Notebooks in production vs. JARs and Python Wheels
Most cloud-native frameworks for Apache Spark (Databricks, Microsoft Fabric, AWS EMR, etc.) provide a way to not only work on notebooks interactively, but to automate running those notebooks in production.
Is that a good idea, or are you better off building an artifact (JAR for Java/Scala code or a Python wheel) in a CI/CD process, deploying that and running it in production? (Either way, you can have Git integration and version control.)
As usual, it depends on what you want to optimize for.
Notebooks are great for getting something up and running quickly. They’re also good for troubleshooting and collaboration on a specific dataset. The shortest path to get something running in production is to work on a notebook, and when you’re happy with it, set up an automated job to run the notebook.
On the other hand, you don’t always want to run exactly the same code you wrote in an notebook in production. Notebooks are great because you can interactively build your results one step at a time and inspect each intermediate step along the way. That means your notebooks tend to be optimized for interaction and collaboration, rather than performance and scaling.
Also, notebooks can only run if there’s a cluster up and running. If much of your code is plain Spark, you may be better off
developing and testing code locally, and building an artifact (jar
or whl
) with a CI/CD process.
You can write unit tests that use PySpark sessions in local mode (or similar in Scala) and run these locally, or in your CI/CD process (e.g., Jenkins, Github Actions) without a running cluster (and paying for one). Unit tests are especially useful if you synthesize data to test all the potential scenarios that may appear over time, rather than only covering those present in your development dataset.
Finally, while the notebook developer experience has improved (auto-complete, etc.), being productive in a single notebook doesn’t translate to being able to manage many notebooks as an integrated whole. It’s not as easy to find and manage reusable utility code, or do a refactoring that affect multiple files across a bigger codebase.
I wouldn’t call notebooks “untestable, unmaintainable trash” as one comment on a Reddit r/dataengineering thread says, but there are certainly advantages to developing and testing code outside a cluster, and to take advantage of IDE tooling for refactoring.
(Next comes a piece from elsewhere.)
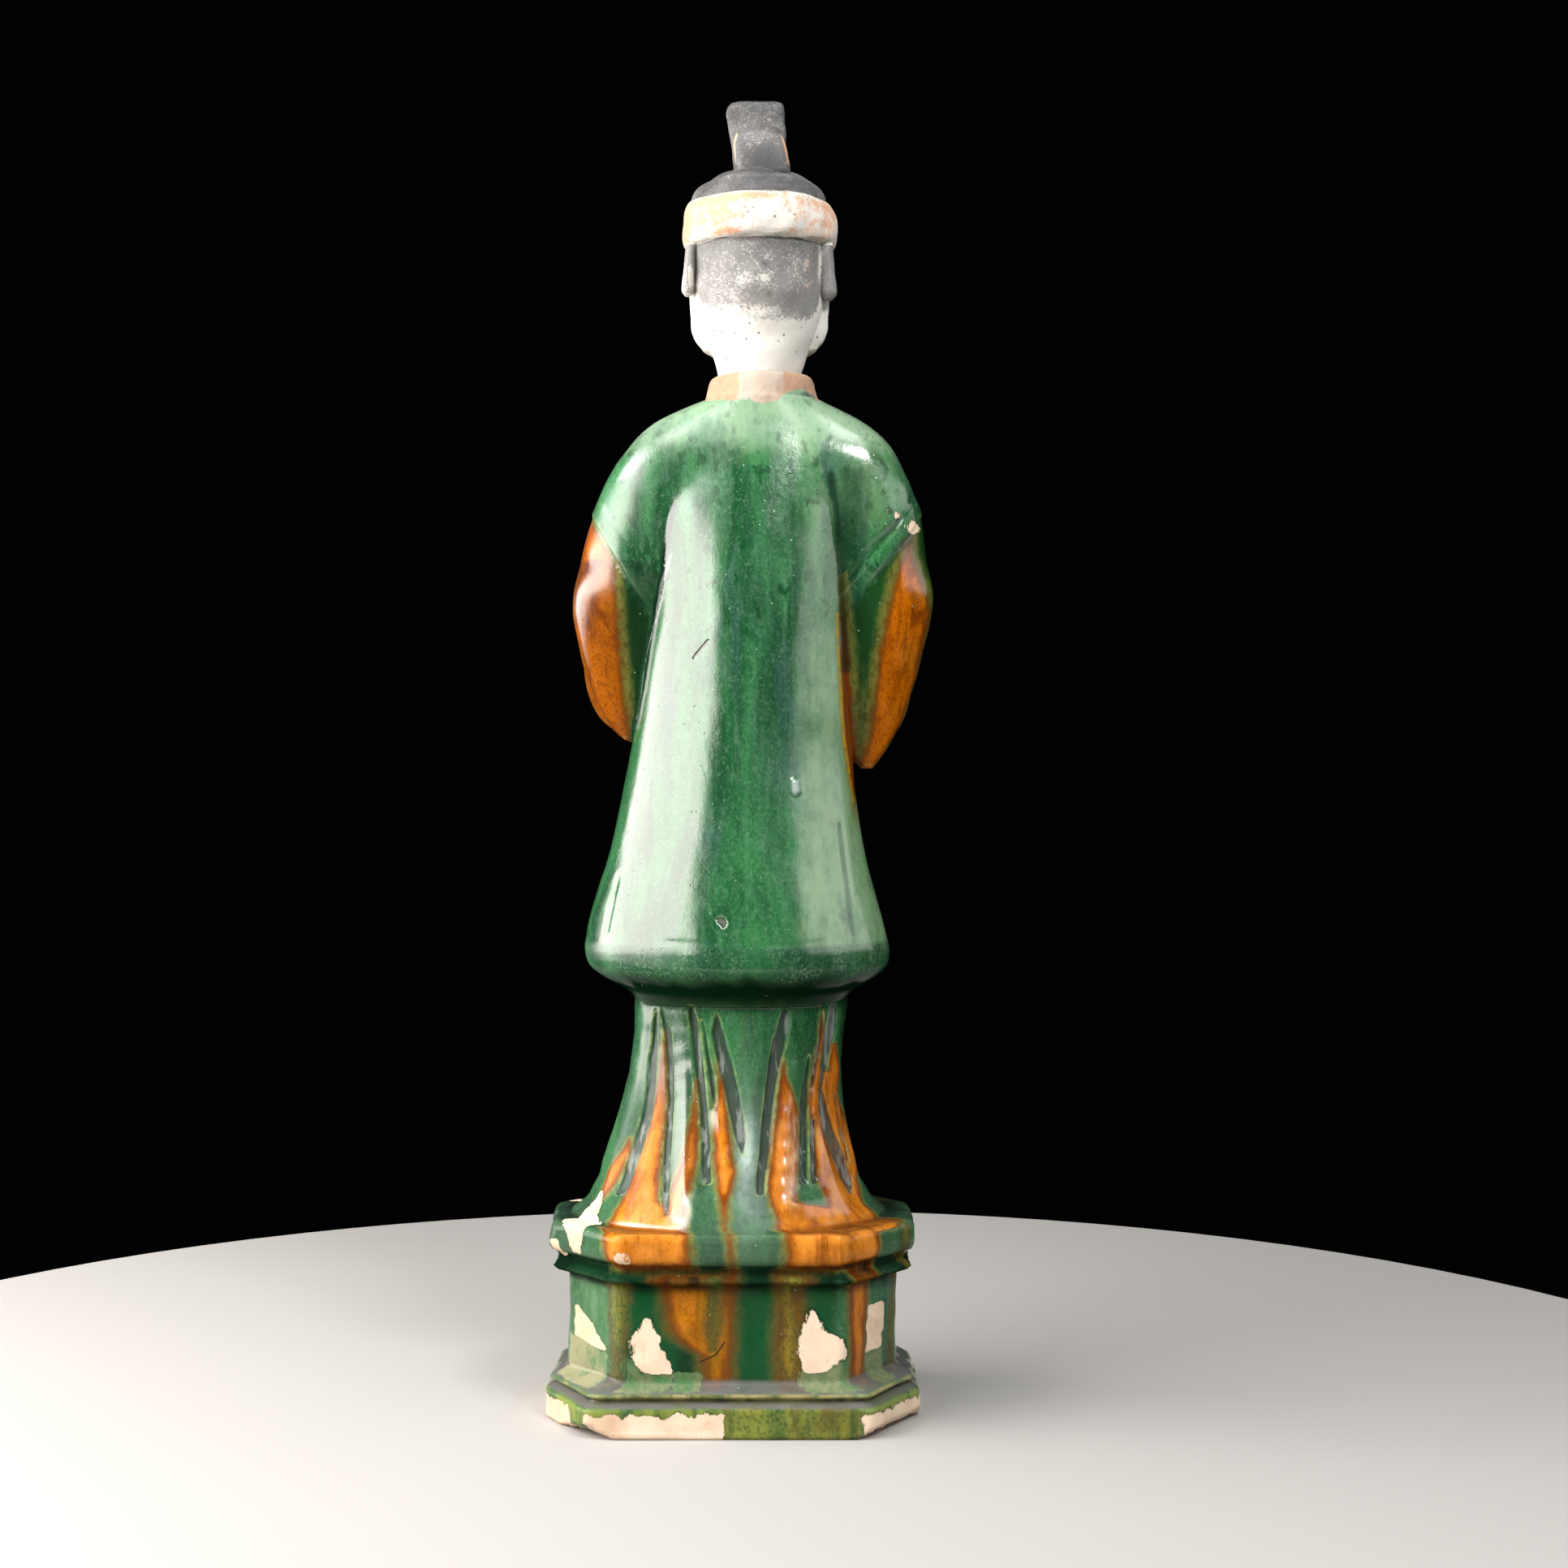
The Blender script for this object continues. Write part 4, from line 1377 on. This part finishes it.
head = fused("painted_head", [face, nape, plug, left_ear, right_ear, band, cap, tab, strap])
JAW_ROUNDS = 4  # of easing the joins of jaw, neck and ears
for _ in range(JAW_ROUNDS):
    points = vertices_of(head.data)
    near_jaw = (points[:, 2] < COLLAR_TOP + 52) & (points[:, 2] > COLLAR_TOP + 4) & (points[:, 1] > -8)
    pull = 0.7 * near_jaw * smooth(hollowness(head.data, 1), 0.05, 0.2)
    set_vertices(head.data, points + pull[:, None] * (neighbour_mean(head.data, points) - points))

points = vertices_of(head.data)
x, y, z = points.T
u, v = x - HEAD_MIDDLE[0], z - COLLAR_TOP
HAIR_EDGE = [
    (-38, 466), (-35.9, 458.1), (-34.4, 451.5), (-30.7, 447.3), (-25.9, 447), (-12.7, 445.9), (-1.4, 447.8),
    (8.1, 451.5), (12.8, 454.4), (15.2, 460), (17, 468),
]
hair_low = np.interp(x, *np.array(HAIR_EDGE).T)
hair = np.where(y > 3, z - hair_low, z - 463 - 1.1 * (3 - y))
ears = 1 - np.minimum(
    np.linalg.norm((points - [18.6, 4.4, 470]) / [5.2, 8, 13], axis=1),
    np.linalg.norm((points - [-39.4, 4.4, 469]) / [5.6, 8, 13.4], axis=1))
left_ear_paint = np.minimum(z - 459, 6 - 7.6 * mound(x, z, 17.4, 466, 1.5, 6.5, 2))
hair = np.where(ears > 0, np.where(u > 0, left_ear_paint, z - 452), hair)
covered = smooth(z, COLLAR_TOP + BAND_LOW - 0.5, COLLAR_TOP + BAND_LOW)
cloth = covered * (1 - smooth(z, COLLAR_TOP + BAND_HIGH - 0.7, COLLAR_TOP + BAND_HIGH - 0.2))
black = smooth(z, COLLAR_TOP + BAND_HIGH - 0.7, COLLAR_TOP + BAND_HIGH - 0.2)


def spread(*places):
    """The sum of mounds on the head; a place is across, up, half width, half height and how much."""
    return sum(much * mound(x, z, *place) for *place, much in places)


worn = (y > 0) * spread(
    (9, 464, 6, 8, 0.03), (2, 457, 8, 8, 0.11), (-4, 464, 24, 18, 0.09), (20.5, 466, 1.2, 8, 0.2),
    (-13, 462, 3.5, 3.0, 0.24), (-5, 461, 3, 3, 0.16), (-35.9, 470, 0.9, 8, 0.45), (-14, 449, 9, 3, 0.29),
    (0, 450, 8, 3, 0.27), (-28, 466, 5, 9, 0.16), (-12, 480, 14, 1.6, 0.20), (-11, 522, 7, 5, 0.10),
    (17.5, 462, 4, 5, 0.2),
)
rusty = spread((-29, 466, 5, 9, 0.30), (-7, 519, 5, 5, 0.12), (4, 479.6, 6, 1.2, 0.2))
dirty = spread(
    (-40, 488, 5, 9, 0.14), (-33, 485, 8, 6, 0.08), (-25, 490, 8, 6, 0.07), (20, 487, 3, 9, 0.22),
    (12, 494.5, 12, 2.2, 0.16), (-12, 494, 14, 2.4, 0.10), (3, 480.4, 6, 1.2, 0.24),
    (-24, 480.6, 12, 1.6, 0.12), (5, 488, 20, 7, 0.185), (10, 489, 9, 6, 0.07), (-36, 494, 8, 3, 0.14),
    (-6, 494.6, 20, 1.4, 0.12),
)
shade = most(
    (y > 5) * spread((-11.5, 507.6, 11, 1.2, 1), (-14, 513, 10, 7.5, 0.95)),
    0.52 * mound(x, z, -11, 500, 30, 5, 2) * (z < 506),
    spread((-13, 467.5, 2.6, 2.2, 0.6), (-15, 456, 2.4, 2.2, 0.5)),
)
strap_side = bell(x, np.interp(z, [510, 520, 525], [-23.4, -21.6, -19.8]), 1.1)
strap_side += bell(x, np.interp(z, [512, 520, 525], [-0.6, -0.2, -1.6]), 0.9)
strap_side *= between(z, 509, 513, 523, 526) * (y > 5)
side = np.abs(u)
in_front = y < -18
lids = np.abs(v - lid_line(side)) + 3 * np.maximum(0, np.abs(side - EYE) - 5.6)
brows = np.abs(v - brow_line(side)) + 3 * np.maximum(0, np.abs(side - 11) - 6.2)
ink = np.where(in_front, np.maximum(0.55 - lids, 0.6 - brows), -5)
lips = np.maximum(mound(side, v, 2.2, 21.3, 4.8, 1.5, 1.3), mound(u, v, 0, 18.0, 5.0, 1.6, 1.3))
lip_red = np.where(in_front, lips - 0.45, -1)
for name, values in {
    "hair": hair, "cloth": cloth, "black": black, "worn": worn, "rusty": rusty, "dirty": dirty,
    "shade": shade, "strap_side": strap_side, "ink": ink, "lip_red": lip_red,
    "hollow": hollowness(head.data, 3),
}.items():
    keep(head.data, name, values)
head.data.shade_smooth()

# The paints: dry white slip, chipped and specked with dark grains; black laid over it, worn back to grey and
# white where it has rubbed; iron stains on the band; and bare clay on the edges of the strap.
SLIP = (0.59, 0.57, 0.52, 1)
SLIP_SHADE = (0.47, 0.43, 0.37, 1)
BLACK_PAINT = (0.120, 0.116, 0.111, 1)
BLACK_DEEP = (0.042, 0.041, 0.041, 1)
GREY_RUB = (0.27, 0.26, 0.245, 1)
RUST = (0.52, 0.22, 0.09, 1)
STRAP_CLAY = (0.56, 0.32, 0.20, 1)
INK = (0.03, 0.025, 0.022, 1)
LIP_RED = (0.40, 0.13, 0.09, 1)


def cold_paint():
    """The whole finish of the head."""
    paint = Recipe("cold_paint")
    stored, noise, fade, sums, times = paint.stored, paint.noise, paint.fade, paint.sums, paint.times
    cloudy = noise(70, (1, 1, 1), 5, 0.6)
    middling = noise(240, (1, 1, 1), 5, 0.65)
    fine = noise(900, (1, 1, 1), 4, 0.7)
    dust = noise(1700, (1, 1, 1), 3, 0.75)
    few = fade(noise(140, (1, 1, 1), 2, 0.5), 0.40, 0.47)
    stain = paint.plus(stored("dirty"), paint.weighed((fine, 0.45), (middling, 0.55)))

    # Black: on hair, ears and cap but not on the band, and rubbed away in specks.
    edge = paint.plus(stored("hair"), times(sums("SUBTRACT", fine, 0.5), 9.0))
    painted = times(fade(edge, -0.5, 0.9), fade(stored("cloth"), 0.3, 0.7, 1, 0))
    painted = sums("MAXIMUM", painted, stored("black"))
    specks = paint.weighed((dust, 0.45), (middling, 0.25), (fine, 0.30))
    rubbed = fade(paint.plus(times(stored("worn"), 0.5), specks), 0.56, 0.68, 0, 0.9)
    painted = times(painted, sums("SUBTRACT", 1.0, rubbed))
    black = paint.over(
        paint.blend(fade(cloudy, 0.35, 0.7), BLACK_DEEP, BLACK_PAINT),
        (GREY_RUB, fade(fine, 0.45, 0.75, 0, 0.5)),
        (GREY_RUB, fade(stored("hair"), -8, 48, 0.75, 0)),
        (RUST, fade(paint.plus(stored("rusty"), middling), 0.75, 0.9, 0, 0.7)),
    )

    colour = paint.over(
        paint.blend(fade(cloudy, 0.5, 0.8, 0, 0.5), SLIP, SLIP_SHADE),
        (SLIP_SHADE, fade(stored("hollow"), 0.05, 0.5, 0, 0.5)),
        (BLACK_PAINT, fade(paint.cells(250.0), 0.18, 0.11), few, 0.8),
        (RUST, fade(stain, 0.55, 0.74), stored("cloth"), 0.8),
        (black, painted),
        (STRAP_CLAY, fade(stored("strap_side"), 0.3, 0.7)),
        (LIP_RED, fade(stored("lip_red"), 0.0, 0.2, 0, 0.65)),
        (INK, fade(stored("ink"), -0.15, 0.15, 0, 0.85)),
        (BLACK_DEEP, fade(stored("shade"), 0.15, 0.8, 0, 0.85)),
    )
    rough = fade(painted, 0, 1, 0.85, 0.62)
    relief = paint.weighed((middling, 0.8), (fine, 0.35))
    return paint.finish(base_color=colour, roughness=rough, normal=paint.bump(relief, 0.0006, 0.5))


head.data.materials.clear()
head.data.materials.append(cold_paint())
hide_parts("head")
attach(head, "root")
I do think it is reasonable to use notebooks in production as a top-level job driver, as long as the total lines of code in notebooks stays small enough to be manageable (for some definition of “small enough”). I could see a case for notebooks that let you pass parameters to some other Python or Scala code, and visualize the results, with much of the underlying code called from the notebook is deployed to the cluster via CI/CD.